[What you are asked to do]
Pull out the lines from the line containing "build_leg_buckle(side, looks)" through the line containing "obj.parent = None", both lines included, and copy them exactly.
☆ ☆ ☆
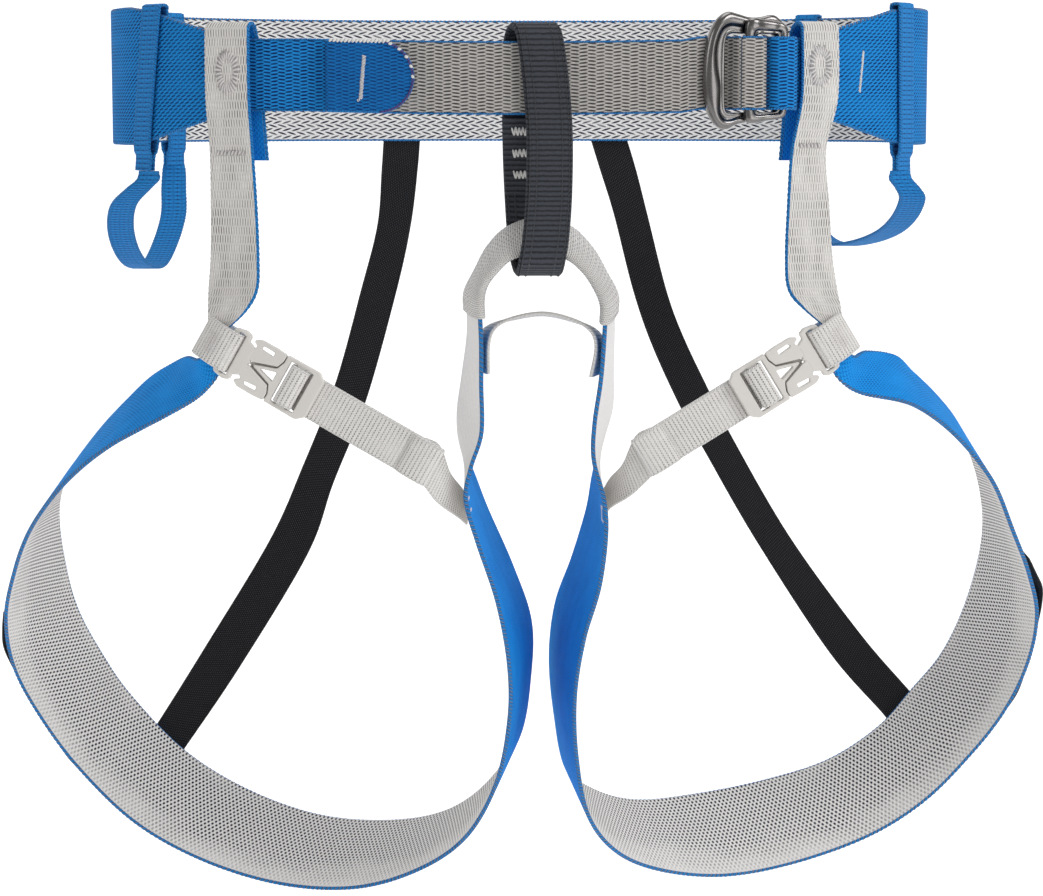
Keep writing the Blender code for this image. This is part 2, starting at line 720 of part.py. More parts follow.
def build_leg_strap(side, looks):
    frame = LEG_BUCKLES[side]
    look = looks["pale"]
    reach = 79.0 if side == "left" else 70.5
    thickness = LEG_STRAP_THICKNESS
    level = BUCKLE_BODY_HALF_THICKNESS + GAP + thickness / 2

    collar = [(-2.2, 2.6), (-6, 1.9), (-10, -0.8), (-12.8, -3.4), (-13.1, -6.4), (-11.5, -9.0)]
    collar += [(-6, -9.6), (-1, -8.6), (0.5, -6), (0.7, -2.5), (0.6, 0.6), (-0.2, 2.2)]
    rows = np.array(strap_rows(frame, collar))
    closed = smooth(np.vstack([rows, rows[:3]]), 2)[2:-4]
    ribbon(side + "_hip_collar", closed, thickness, look, closed=True, across=1)

    under = -level - thickness - GAP
    path = [(reach, under), (54, under), (34, under), (28, under), (24.4, -3.4), (22, -2.5)]
    path += [(21, -1.2), (20.9, 0.4), (21.2, 1.9), (22.8, 2.75), (25.6, 2.6), (27.1, 0.9)]
    ribbon(side + "_leg_strap", smooth(strap_rows(frame, path), 2), thickness, look)
    path = [(28.2, -2.25), (30, -level), (54, -level), (reach + 2.5, -level)]
    ribbon(side + "_leg_strap_tail", smooth(strap_rows(frame, path), 2), thickness, look)
    stop = -level + thickness + GAP
    path = [(reach - 8, stop), (reach - 3, stop + 0.1), (reach + 2, stop)]
    ribbon(side + "_strap_stop", smooth(strap_rows(frame, path), 2), thickness, look)


def build_strap_anchor(side, looks):
    """The strap's sewn end, behind the ribbon of the leg loop at the crotch."""
    frame = LEG_BUCKLES[side]
    reach = 79.0 if side == "left" else 70.5
    thickness = LEG_STRAP_THICKNESS
    level = BUCKLE_BODY_HALF_THICKNESS + 3 * GAP + 2.5 * thickness + 1.0
    rows = strap_rows(frame, [(reach - 6, -level), (reach, -level)])
    if side == "left":
        rows += [(-30, -80, -149.5, -24, -79.5, -138), (-23.6, -68, -154, -22.6, -66, -141.5)]
    else:
        rows += [(40.5, -80, -146, 36.5, -79.5, -134), (33, -68, -150.5, 33.5, -66, -138)]
    ribbon(side + "_strap_anchor", smooth(rows, 3), thickness, looks["pale"])


# ---------------------------------------------------------------- front


def build_front(looks):
    ribbon("leg_loop_bridge", smooth(BRIDGE_ROWS, 2), LEG_LOOP_THICKNESS, looks["grey"])
    sleeve("bridge_sleeve", smooth(SLEEVE_ROWS, 2), (1.6, 1.55), 0.9, looks["pale"])
    ribbon("bridge_cross_strap", smooth(CROSS_STRAP_ROWS, 3), 1.2, looks["pale"])

    path = [(5, -94.9, 16.4), (7, -98.9, 12.5), (9, -99.4, -2), (10.3, -100.5, -20)]
    path += [(10.1, -105, -40), (9, -111.2, -55), (7.6, -110.6, -64.5), (6.6, -100, -68.2)]
    path += [(5.4, -89, -67), (4.0, -84, -60), (3, -85.6, -46), (2.2, -89.6, -28)]
    path += [(2, -91.1, -10), (2.2, -91.1, 8), (3.2, -91.6, 14.5)]
    wide = np.array([BELAY_HALF_WIDTH, 0, 0])
    rows = np.array([np.concatenate([np.array(p) - wide, np.array(p) + wide]) for p in path])
    closed = smooth(np.vstack([rows[-1], rows, rows[:3]]), 3)[3:-6]
    ribbon("belay_loop", closed, BELAY_THICKNESS, looks["charcoal"], closed=True, across=2)

    path = [(2.0, -93.4, -14.8), (2.3, -92.2, -26), (3, -89.4, -41)]
    rows = [np.concatenate([np.array(p) - wide, np.array(p) + wide]) for p in path]
    ribbon("belay_loop_overlap", smooth(rows, 3), 1.4, looks["charcoal"])


# ---------------------------------------------------------------- gear loops


def build_gear_holder(name, along, slant, looks):
    """A band sewn round the belt, with a two-layer tab below it."""
    half = belt_half_height(abs(along) + GEAR_WEBBING_HALF_WIDTH)
    thick = GEAR_WEBBING_THICKNESS
    inner = -HOLDER_GAP - thick / 2
    outer = BELT_THICKNESS + HOLDER_GAP + thick / 2
    middle = (inner + outer) / 2
    pinch = (thick + GAP) / 2
    path = [(middle - pinch, GEAR_TAB_BOTTOM), (middle - pinch, -half - 4.5)]
    path += [(inner, -half), (inner, 0), (inner, half - 1.5), (inner + 0.4, half + 1.1)]
    path += [(middle, half + 1.6), (outer - 0.4, half + 1.1), (outer, half - 1.5), (outer, 0)]
    path += [(outer, -half), (middle + pinch, -half - 4.5), (middle + pinch, GEAR_TAB_BOTTOM)]
    rows = []
    for out, z in path:
        s = along + slant * z
        first, second = s - GEAR_WEBBING_HALF_WIDTH, s + GEAR_WEBBING_HALF_WIDTH
        rows.append((first, out, z, second, out, z))
    ribbon(name, smooth(waist_rows(rows), 2), thick, looks["blue"], across=1)


def build_gear_loop(name, centres, turn, axis_point, looks):
    """The hanging loop: its webbing lies across X, and turns to lie along the belt at its ends."""
    rows = []
    centres = np.asarray(centres, float)
    for i, centre in enumerate(centres):
        share = 2 * i / (len(centres) - 1) - 1
        angle = math.radians(turn * share * abs(share))
        wide = np.array([math.cos(angle), math.sin(angle), 0]) * GEAR_WEBBING_HALF_WIDTH
        rows.append(np.concatenate([centre - wide, centre + wide]))
    made = ribbon(name, smooth(rows, 3), GEAR_WEBBING_THICKNESS, looks["blue"])
    set_origin(made, axis_point)


def build_gear(looks):
    build_gear_holder("left_gear_holder_front", -139.5, 0.14, looks)
    build_gear_holder("left_gear_holder_rear", -258, 0, looks)
    build_gear_holder("right_gear_holder_front", 148.5, -0.03, looks)
    build_gear_holder("right_gear_holder_rear", 286, 0, looks)
    axis = (-133, 0, GEAR_AXIS_HEIGHT)
    build_gear_loop("left_gear_loop", LEFT_GEAR_ROWS, 40, axis, looks)
    axis = (125, 8, GEAR_AXIS_HEIGHT)
    build_gear_loop("right_gear_loop", RIGHT_GEAR_ROWS, -40, axis, looks)


def main():
    clear_scene()
    looks = {
        "blue": material("blue_webbing", (0.03, 0.22, 0.62), 0.75),
        "grey": material("grey_webbing", (0.56, 0.54, 0.52), 0.85),
        "pale": material("pale_webbing", (0.66, 0.64, 0.61), 0.85),
        "charcoal": material("charcoal_webbing", (0.035, 0.038, 0.045), 0.8),
        "black": material("black_elastic", (0.012, 0.012, 0.013), 0.9),
        "gunmetal": material("gunmetal", (0.05, 0.05, 0.055), 0.35, 1.0),
        "plastic": material("grey_plastic", (0.62, 0.6, 0.57), 0.5),
    }
    build_waist(looks)
    build_front(looks)
    build_gear(looks)
    for side in ("left", "right"):
        build_riser(side, looks)
        build_leg_loop(side, looks)
        build_ice_tool_band(side, looks)
        build_elastic(side, looks)
        build_leg_buckle(side, looks)
        build_leg_strap(side, looks)
        build_strap_anchor(side, looks)


main()
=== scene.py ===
import math

import bpy
import numpy as np
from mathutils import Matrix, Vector


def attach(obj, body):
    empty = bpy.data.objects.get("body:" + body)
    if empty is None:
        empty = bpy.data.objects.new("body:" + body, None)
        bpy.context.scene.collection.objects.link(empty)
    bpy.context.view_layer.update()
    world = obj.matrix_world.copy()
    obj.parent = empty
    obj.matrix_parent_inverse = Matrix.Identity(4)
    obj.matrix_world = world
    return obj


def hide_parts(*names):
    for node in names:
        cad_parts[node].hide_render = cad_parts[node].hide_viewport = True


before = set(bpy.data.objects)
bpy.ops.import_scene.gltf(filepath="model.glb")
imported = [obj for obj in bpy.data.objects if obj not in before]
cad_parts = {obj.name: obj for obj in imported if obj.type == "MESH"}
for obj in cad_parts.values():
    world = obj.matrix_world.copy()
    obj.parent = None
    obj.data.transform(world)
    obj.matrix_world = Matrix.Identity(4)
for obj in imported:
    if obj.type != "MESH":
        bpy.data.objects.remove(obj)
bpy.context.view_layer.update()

# The looks of a climbing harness. Lengths below are millimetres, and MM turns them to metres.
# The frame is the CAD's: the wearer faces -Y, +X is the wearer's left hand side, +Z is up.
MM = 0.001
GAP = 0.3
RANDOM = np.random.default_rng(7)

# ---- dimensions shared with the CAD

WAIST_HALF_WIDTH = 150.0
WAIST_HALF_DEPTH = 95.0
WAIST_SQUARENESS = 2.45
BELT_THICKNESS = 1.6
BELT_TAPER_AT = (100.0, 107.0, 112.0, 127.0, 140.0, 152.0)
BELT_TAPER_HALF_HEIGHT = (12.5, 14.2, 15.9, 20.0, 23.2, 24.5)
BELT_LEFT_END = -102.0
BELT_RIGHT_END = 106.0
STRAP_HALF_HEIGHT = 12.5
FRONT_SAG = 1.2
FRONT_SAG_REACH = 75.0
BUCKLE_AT = 78.0
BUCKLE_HEIGHT_OFFSET = 0.5
RISER_THICKNESS = 1.4
LEG_LOOP_THICKNESS = 1.6
LEG_STRAP_THICKNESS = 1.1
LEG_STRAP_HALF_WIDTH = 7.4
GEAR_WEBBING_THICKNESS = 1.1
GEAR_WEBBING_HALF_WIDTH = 5.0
HOLDER_GAP = 0.5
BELAY_THICKNESS = 2.4
BELAY_HALF_WIDTH = 8.0
ELASTIC_THICKNESS = 1.2
BUCKLE_BODY_HALF_THICKNESS = 1.5

# ---- dimensions of the looks alone

# The middle line of the webbing that runs just inside the belt, out from the waist curve.
INSIDE = -GAP - BELT_THICKNESS / 2
# Where the middle of a webbing lies across in its pattern's coordinates.
PATTERN_MIDDLE = 25.0
# How much further on a webbing's gaps have gone, where woven's span ends them.
FADING_LENGTH = 60.0
# How far a selvedge's strands run on along it, for each millimetre across.
TWIST = 0.55
FINE_THREAD = 0.22
# Points on each rounded corner of a moulded plate.
ARC_POINTS = 7
# How far each leg strap reaches along its buckle's frame.
STRAP_REACH = {"left": 79.0, "right": 70.5}
PALE_FACES = ("pale_strap", "pale_strap", "edge_grey")
# The materials, which build_materials makes.
LOOKS = {}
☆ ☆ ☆
[Worked solution]
        build_leg_buckle(side, looks)
        build_leg_strap(side, looks)
        build_strap_anchor(side, looks)


main()
=== scene.py ===
import math

import bpy
import numpy as np
from mathutils import Matrix, Vector


def attach(obj, body):
    empty = bpy.data.objects.get("body:" + body)
    if empty is None:
        empty = bpy.data.objects.new("body:" + body, None)
        bpy.context.scene.collection.objects.link(empty)
    bpy.context.view_layer.update()
    world = obj.matrix_world.copy()
    obj.parent = empty
    obj.matrix_parent_inverse = Matrix.Identity(4)
    obj.matrix_world = world
    return obj


def hide_parts(*names):
    for node in names:
        cad_parts[node].hide_render = cad_parts[node].hide_viewport = True


before = set(bpy.data.objects)
bpy.ops.import_scene.gltf(filepath="model.glb")
imported = [obj for obj in bpy.data.objects if obj not in before]
cad_parts = {obj.name: obj for obj in imported if obj.type == "MESH"}
for obj in cad_parts.values():
    world = obj.matrix_world.copy()
    obj.parent = None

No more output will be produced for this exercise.